Il est important de souligner que la plupart de ces femmes ‘’Madan Sara’’ prêtent à usure aux particuliers ou à crédit dans les banques de microcrédits. Chaque année, FINCA Haïti, fournit des services financiers à 20000 ‘’Madan Sara’’, à travers le pays. C’est le cas de Mania et quinze autres femmes du quartier Percin. Toutes ces femmes dépourvues de leurs besognes, sous le coup fatal de l’insécurité. Tous les mercredis et samedis matins, Mania, en compagnie d’autres marchandes, se rendaient à la capitale, à l’arriere d’un camion transporteur, pour acheminer ses légumes vers les consommateurs. Aujourd’hui, elles n’y vont plus.

 

Dans la société haïtienne, les femmes comme Mania occupent un rôle primordial. D’un côté, ce sont elles qui constituent le noyau des activités commerciales au niveau microéconomique. D’un autre côté, elles sont pour la plupart des chefs de famille monoparentale qui prennent en charge, toutes seules, toutes les dépenses du quotidien et les besoins de leurs enfants. L’économiste Fred

Doura précise : « la commercialisation des produits agricoles repose essentiellement sur les démarches des intermédiaires. L’un des intermédiaires incontournables du circuit de commercialisation des produits vivriers est la ‘’Madan Sara’’, agente de contact infatigable entre les consommateurs urbains et les producteurs ruraux ».

 

Que faire, quand le grand jour n’est absolument pas pour demain et que la fête a mauvaise mine ? Cette question-là, Mania se la pose encore. Prise au piège, telle une biche en cage, aujourd’hui, elle s’est penchée vers l’illicite. La vente de marijuana.
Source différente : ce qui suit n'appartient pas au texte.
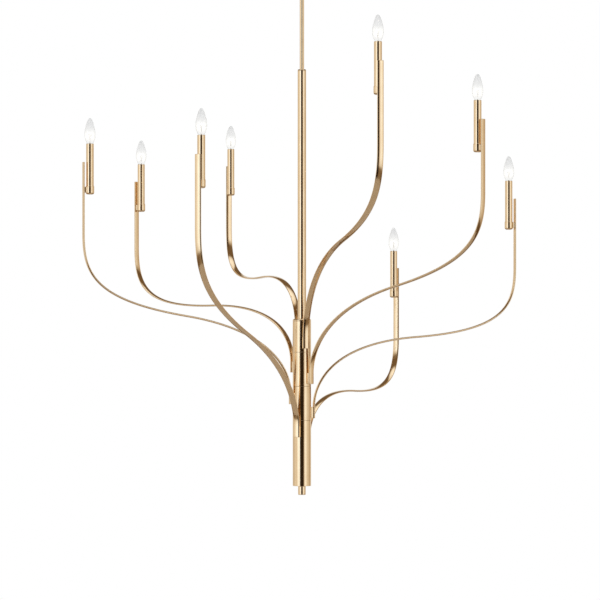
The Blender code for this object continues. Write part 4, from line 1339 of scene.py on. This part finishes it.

Une autre jungle dans laquelle, elle se livre encore à elle-même. « J’ai quatre bouches à nourrir, toute seule, vous savez ? Mon mari s’est barré de la maison, il s’est prétexté de la difficulté à lui pour joindre les deux bouts. Mais je sais qu’il est parti retrouver une autre. Je ris parfois quand j’y pense », balance-t-elle, caressant le dos de sa main entachée d’une brûlure. « C’est la monnaie de ma pièce », dit-elle au sujet de la tache, avec un sourire coincé à la bouche.